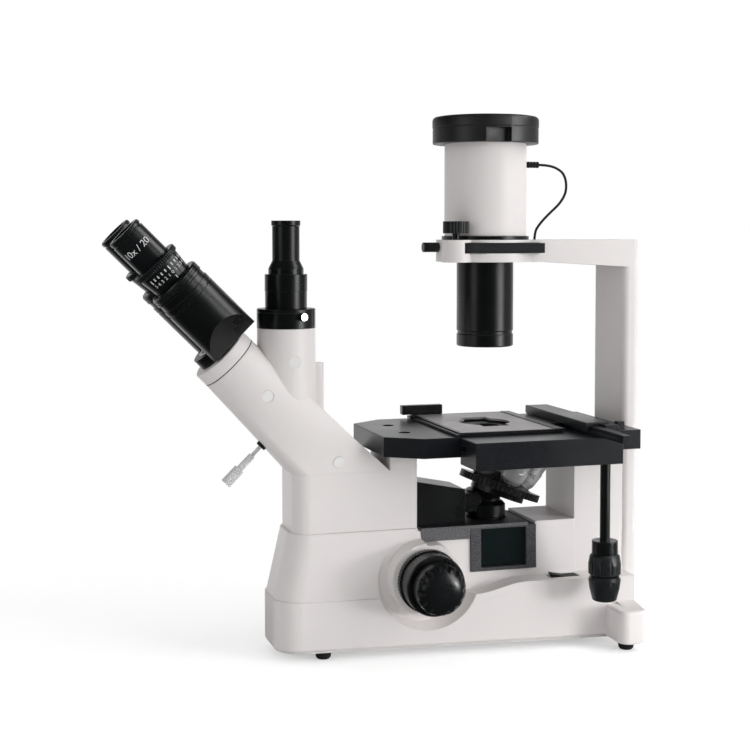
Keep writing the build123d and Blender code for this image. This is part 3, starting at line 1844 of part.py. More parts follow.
def stem_knob(outline, flutes, bore):
    """A barrel-shaped knob with upright finger flutes between two heights."""
    low, high = flutes
    with BuildPart() as knob:
        add(spun(stem, [(0, outline[0][1]), *outline, (0, outline[-1][1])]))
        with BuildSketch(stem.offset(low)):
            with PolarLocations(upper_knob + knob_flute - knob_flute_deep, knob_flutes):
                Circle(knob_flute)
        extrude(amount=high - low, mode=Mode.SUBTRACT)
        add(drum(stem, bore, lower_low - overrun, stem_collar_low + overrun), mode=Mode.SUBTRACT)
    return knob.part


with BuildPart() as y_knob:
    add(stem_knob(upper_outline, upper_flutes, stem_tube))
    add(drum(stem, stem_tube, upper_low, pinion_high))
    add(pinion(stem, along_pitch_radius, along_teeth, pinion_low, pinion_high))
    add(drum(stem, stem_rod + fit_gap, upper_low - overrun, pinion_high + overrun), mode=Mode.SUBTRACT)

y_knob.part.label = "y_knob"
export_step(y_knob.part, "parts/y_knob.step")

with BuildPart() as x_knob:
    add(stem_knob(lower_outline, lower_flutes, stem_rod))
    add(drum(stem, stem_rod, lower_low + overrun, rail_high - overrun))
    add(pinion(stem, cross_pitch_radius, cross_teeth, rail_low + overrun / 2, rail_high - overrun / 2))

x_knob.part.label = "x_knob"
export_step(x_knob.part, "parts/x_knob.step")

# Condenser under the bracket
barrel_groove_low = 289.0
barrel_groove_high = 293.0
barrel_groove = 0.8
barrel_lip = 19.5
barrel_bore = 19.0
lens_radius = 21.9
lens_seat = 22.0
lens_low = 280.0
lens_high = 288.0
lens_dome = 2.5

with BuildPart() as condenser_barrel:
    add(
        spun(
            level(0),
            [
                (barrel_lip, barrel_low),
                (barrel_radius - overrun, barrel_low),
                (barrel_radius, barrel_low + overrun),
                (barrel_radius, barrel_groove_low),
                (barrel_radius - barrel_groove, barrel_groove_low + barrel_groove),
                (barrel_radius - barrel_groove, barrel_groove_high - barrel_groove),
                (barrel_radius, barrel_groove_high),
                (barrel_radius, bracket_low),
                (neck_radius, bracket_low),
                (neck_radius, slot_low - body_gap),
                (barrel_bore, slot_low - body_gap),
                (barrel_bore, barrel_groove_high),
                (lens_seat, barrel_groove_high),
                (lens_seat, lens_low),
                (barrel_lip, lens_low),
            ],
        )
    )

condenser_barrel.part.label = "condenser_barrel"
export_step(condenser_barrel.part, "parts/condenser_barrel.step")

with BuildPart() as condenser_lens:
    add(
        spun(
            level(0),
            [
                (0, lens_low),
                (lens_radius, lens_low),
                (lens_radius, lens_high - lens_dome),
                (lens_radius / 2, lens_high + lens_dome / 2),
                (0, lens_high + lens_dome),
            ],
        )
    )

condenser_lens.part.label = "condenser_lens"
export_step(condenser_lens.part, "parts/condenser_lens.step")

screw_grip = 4.5
screw_tip = 62.0
screw_flutes = 14
screw_flute_deep = 0.4

with BuildPart() as condenser_clamp:
    add(drum(clamp_line, screw_shank, -slot_front + body_gap, bracket_radius + body_gap))
    grip_low = bracket_radius + body_gap
    add(fluted(clamp_line, screw_grip, grip_low, screw_tip, screw_flutes, overrun, screw_flute_deep))

condenser_clamp.part.label = "condenser_clamp"
export_step(condenser_clamp.part, "parts/condenser_clamp.step")

# Filter slide in the bracket's slot
slider_gap = 0.3
slider_far = -40.0
slider_near = 44.3
slider_hole = 20.0
slider_corner = 14.0

with BuildPart() as filter_slider:
    with BuildSketch(level(slot_low + slider_gap)):
        with BuildLine():
            Polyline(
                (slider_far, slot_front + slider_gap),
                (slider_near - slider_corner, slot_front + slider_gap),
                (slider_near, slot_front + slider_gap + slider_corner),
                (slider_near, slot_rear - slider_gap),
                (slider_far, slot_rear - slider_gap),
                close=True,
            )
        make_face()
        Circle(slider_hole, mode=Mode.SUBTRACT)
    extrude(amount=slot_high - slot_low - 2 * slider_gap)

filter_slider.part.label = "filter_slider"
export_step(filter_slider.part, "parts/filter_slider.step")

iris_radius = 12.0
iris_low = 384.0
iris_high = 395.0
iris_flutes = 28
iris_flute_deep = 0.45

with BuildPart() as iris_knob:
    add(drum(iris, iris_stem, bracket_low + casting_wall + body_gap, iris_low))
    add(fluted(iris, iris_radius, iris_low, iris_high, iris_flutes, overrun, iris_flute_deep))

iris_knob.part.label = "iris_knob"
export_step(iris_knob.part, "parts/iris_knob.step")

# Lamp: flange with the socket bridge, house, lift-off cap and bulb
flange_radius = 41.0
flange_high = 381.5
light_hole = 19.0
bridge_in = 24.0
bridge_out = 30.0
bridge_half = 4.0
bridge_low = 420.0
bridge_high = 426.0
house_wall = 2.5
house_high = 485.7
relief_z = 449.0
relief_radius = 3.0
relief_thin = 2.3
relief_in = 35.0
relief_out = 53.6
relief_rings = 4

with BuildPart() as lamp_flange:
    add(drum(level(0), flange_radius, arm_high, flange_high, light_hole))
    for x in (-1, 1):
        low, high = sorted((x * bridge_in, x * bridge_out))
        add(block((low, -bridge_half, flange_high), (high, bridge_half, bridge_high)))
    add(block((-bridge_out, -bridge_half, bridge_low), (bridge_out, bridge_half, bridge_high)))

lamp_flange.part.label = "lamp_flange"
export_step(lamp_flange.part, "parts/lamp_flange.step")

with BuildPart() as lamp_house:
    inner = lamp_radius - house_wall
    add(
        spun(
            level(0),
            [
                (inner, flange_high),
                (lamp_radius, flange_high),
                (lamp_radius, house_high),
                (0, house_high),
                (0, house_high - house_wall),
                (inner, house_high - house_wall),
            ],
        )
    )
    add(
        drum(moved_plane(across(0), 0, relief_z), relief_radius + fit_gap, -lamp_radius - overrun, -bridge_out),
        mode=Mode.SUBTRACT,
    )

lamp_house.part.label = "lamp_house"
export_step(lamp_house.part, "parts/lamp_house.step")

cap_bore = 38.9
cap_ceiling = 486.0
cap_round = 4.0
cap_groove_z = 481.7
recess_wide = 24.0
recess_deep = 6.0
recess_high = 480.3
recess_turn = -11.0

with BuildPart() as lamp_cap:
    add(drum(level(0), cap_radius, cap_low, cap_high))
    fillet(lamp_cap.edges().filter_by(GeomType.CIRCLE).group_by(Axis.Z)[-1], cap_round)
    add(drum(level(0), cap_bore, cap_low - overrun, cap_ceiling), mode=Mode.SUBTRACT)
    add(
        drum(level(0), cap_radius + overrun, cap_groove_z, cap_groove_z + overrun, cap_radius - overrun / 2),
        mode=Mode.SUBTRACT,
    )
    # Finger recesses on both sides
    with BuildSketch(level(cap_low)):
        with PolarLocations(cap_radius, 2, recess_turn):
            Rectangle(2 * recess_deep, recess_wide)
    extrude(amount=recess_high - cap_low, mode=Mode.SUBTRACT)

lamp_cap.part.label = "lamp_cap"
export_step(lamp_cap.part, "parts/lamp_cap.step")

bulb_radius = 6.0
bulb_stem = 4.5

with BuildPart() as lamp_bulb:
    add(
        spun(
            level(0),
            [
                (0, bridge_low),
                (bulb_stem, bridge_low),
                (bulb_stem, bridge_low - 2 * bulb_radius),
                (bulb_radius, bridge_low - 2 * bulb_radius - overrun),
                (bulb_radius, bridge_low - 4 * bulb_radius),
                (bulb_radius / 2, bridge_low - 5 * bulb_radius),
                (0, bridge_low - 5 * bulb_radius),
            ],
        )
    )

lamp_bulb.part.label = "lamp_bulb"
export_step(lamp_bulb.part, "parts/lamp_bulb.step")

with BuildPart() as strain_relief:
    relief = Plane(origin=across(0).from_local_coords((0, relief_z, 0)), x_dir=(1, 0, 0), z_dir=(0, 1, 0))
    add(drum(relief, relief_radius, relief_in, relief_out))
    ring_step = (relief_out - lamp_radius) / (relief_rings + 1)
    for number in range(1, relief_rings + 1):
        low = lamp_radius + number * ring_step
        add(drum(relief, relief_radius + overrun, low, low + ring_step / 2, relief_thin), mode=Mode.SUBTRACT)

strain_relief.part.label = "strain_relief"
export_step(strain_relief.part, "parts/strain_relief.step")

# Lamp lead: straight runs joined by tangent arcs, as (Y, Z) places in the mid plane
lead_radius = 1.2
lead_share = 0.45
lead_route = [
    (53.6, 449.0),
    (66.0, 449.0),
    (78.1, 443.6),
    (82.2, 436.8),
    (83.3, 429.1),
    (82.2, 421.4),
    (76.3, 412.1),
    (64.7, 402.1),
    (55.5, 392.8),
    (50.3, 384.8),
    (50.3, 374.0),
]
lead_points = [(axis_x, axis_y + y, z) for y, z in lead_route]
lead_radii = []
for before, here, after in zip(lead_points, lead_points[1:], lead_points[2:]):
    first = Vector(*here) - Vector(*before)
    second = Vector(*after) - Vector(*here)
    half_turn = math.radians(first.get_angle(second)) / 2
    lead_radii.append(lead_share * min(first.length, second.length) / math.tan(half_turn))
print("lamp lead radii", [round(radius, 1) for radius in lead_radii])

with BuildPart() as lamp_lead:
    with BuildLine() as lead_line:
        FilletPolyline(*lead_points, radius=lead_radii)
    with BuildSketch(Plane(origin=lead_points[0], z_dir=lead_line.line % 0)):
        Circle(lead_radius)
    sweep()

lamp_lead.part.label = "lamp_lead"
export_step(lamp_lead.part, "parts/lamp_lead.step")
print("lamp lead length", round(lead_line.wires()[0].length, 1))
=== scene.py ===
import math

import bmesh
import bpy
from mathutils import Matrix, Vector


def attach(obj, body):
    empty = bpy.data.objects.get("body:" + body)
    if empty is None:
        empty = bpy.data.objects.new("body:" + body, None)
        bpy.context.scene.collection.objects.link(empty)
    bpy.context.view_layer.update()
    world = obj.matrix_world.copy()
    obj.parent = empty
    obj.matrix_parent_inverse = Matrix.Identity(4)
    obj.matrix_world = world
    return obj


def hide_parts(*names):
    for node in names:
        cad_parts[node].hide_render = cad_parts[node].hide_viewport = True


# An inverted microscope. Places are in millimetres from the optical axis, as in the CAD source,
# and place() turns them into metres in the row's frame.

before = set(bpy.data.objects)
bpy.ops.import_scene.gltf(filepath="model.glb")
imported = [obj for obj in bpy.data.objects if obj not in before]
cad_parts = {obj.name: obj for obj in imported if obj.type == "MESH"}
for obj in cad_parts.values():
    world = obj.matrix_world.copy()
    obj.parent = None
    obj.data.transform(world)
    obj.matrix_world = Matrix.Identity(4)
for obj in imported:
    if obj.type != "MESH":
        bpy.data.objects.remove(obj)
bpy.context.view_layer.update()
scene = bpy.context.scene

axis_x = -24.8
axis_y = 104.7
millimetre = 0.001


def place(x, y, z):
    """A point given in millimetres from the optical axis, in metres in the row's frame."""
    return Vector(((axis_x + x) * millimetre, (axis_y + y) * millimetre, z * millimetre))


# Camera: at the operator's right, a little in front, looking slightly down
camera_spot = (1262.0, -494.5, 385.2)
camera_heading = 73.0
camera_pitch = 3.0
photo_width = 750.0
focal_pixels = 1430.0
sensor_wide = 36.0
axis_row = 307.0
nearest = 0.01
farthest = 50.0

camera_data = bpy.data.cameras.new("camera")
camera_data.sensor_width = sensor_wide
camera_data.lens = focal_pixels / photo_width * sensor_wide
camera_data.shift_y = (axis_row - photo_width / 2) / photo_width
camera_data.clip_start = nearest
camera_data.clip_end = farthest
camera = bpy.data.objects.new("camera", camera_data)
camera.location = place(*camera_spot)
camera.rotation_euler = (math.radians(90.0 - camera_pitch), 0.0, math.radians(camera_heading))
scene.collection.objects.link(camera)
scene.camera = camera

# Lamp lead: the same route points as the CAD solid, as control points of one smooth curve
lead_diameter = 2.4
lead_route = [
    (53.6, 449.0),
    (66.0, 449.0),
    (78.1, 443.6),
    (82.2, 436.8),
    (83.3, 429.1),
    (82.2, 421.4),
    (76.3, 412.1),
    (64.7, 402.1),
    (55.5, 392.8),
    (50.3, 384.8),
    (50.3, 374.0),
]
lead_curve = bpy.data.curves.new("lamp_lead_line", "CURVE")
lead_curve.dimensions = "3D"
lead_spline = lead_curve.splines.new("NURBS")
lead_spline.points.add(len(lead_route) - 1)
for point, (y, z) in zip(lead_spline.points, lead_route):
    point.co = (*place(0.0, y, z), 1.0)
    point.radius = lead_diameter / 2 * millimetre
lead_spline.order_u = 3
lead_spline.use_endpoint_u = True
lead_curve.bevel_depth = 1.0
lead_curve.bevel_resolution = 6
lead_curve.resolution_u = 16
lead = bpy.data.objects.new("lead_cord", lead_curve)
scene.collection.objects.link(lead)
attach(lead, "stand")
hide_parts("lamp_lead")


# Materials
# Where the edge tone takes over as the rounded normal turns from the face: the edge tone is partly wear and
# partly a painted highlight
edge_wear_and_highlight_from = 0.86
edge_wear_and_highlight_to = 0.99
# Faces looking up can take a painted shade, a darker tone than their sides, between these parts of the
# normal's upward share
shaded_top_from = 0.6
shaded_top_to = 0.9
bevel_samples = 4


def noise(tree, coords, scale, detail=3.0, rough=0.5):
    """A noise texture at a scale in waves per metre."""
    node = tree.nodes.new("ShaderNodeTexNoise")
    node.inputs["Scale"].default_value = scale
    node.inputs["Detail"].default_value = detail
    node.inputs["Roughness"].default_value = rough
    tree.links.new(coords, node.inputs["Vector"])
    return node.outputs["Fac"]


def spread(tree, value, low, high, start=0.3, end=0.7):
    """Maps start..end of a value to low..high."""
    node = tree.nodes.new("ShaderNodeMapRange")
    node.inputs["From Min"].default_value = start
    node.inputs["From Max"].default_value = end
    node.inputs["To Min"].default_value = low
    node.inputs["To Max"].default_value = high
    tree.links.new(value, node.inputs["Value"])
    return node.outputs["Result"]


def blend(tree, factor, first, second):
    """A colour between two colours, each a value or an output."""
    node = tree.nodes.new("ShaderNodeMix")
    node.data_type = "RGBA"
    for socket, colour in (("A", first), ("B", second)):
        if isinstance(colour, tuple):
            node.inputs[socket].default_value = (*colour, 1.0)
        else:
            tree.links.new(colour, node.inputs[socket])
    tree.links.new(factor, node.inputs["Factor"])
    return node.outputs["Result"]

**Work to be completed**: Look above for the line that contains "lead_radii.append(lead_share * min(first.length, second.length)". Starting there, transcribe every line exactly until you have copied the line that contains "for node in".

**Solution**:
    lead_radii.append(lead_share * min(first.length, second.length) / math.tan(half_turn))
print("lamp lead radii", [round(radius, 1) for radius in lead_radii])

with BuildPart() as lamp_lead:
    with BuildLine() as lead_line:
        FilletPolyline(*lead_points, radius=lead_radii)
    with BuildSketch(Plane(origin=lead_points[0], z_dir=lead_line.line % 0)):
        Circle(lead_radius)
    sweep()

lamp_lead.part.label = "lamp_lead"
export_step(lamp_lead.part, "parts/lamp_lead.step")
print("lamp lead length", round(lead_line.wires()[0].length, 1))
=== scene.py ===
import math

import bmesh
import bpy
from mathutils import Matrix, Vector


def attach(obj, body):
    empty = bpy.data.objects.get("body:" + body)
    if empty is None:
        empty = bpy.data.objects.new("body:" + body, None)
        bpy.context.scene.collection.objects.link(empty)
    bpy.context.view_layer.update()
    world = obj.matrix_world.copy()
    obj.parent = empty
    obj.matrix_parent_inverse = Matrix.Identity(4)
    obj.matrix_world = world
    return obj


def hide_parts(*names):
    for node in names:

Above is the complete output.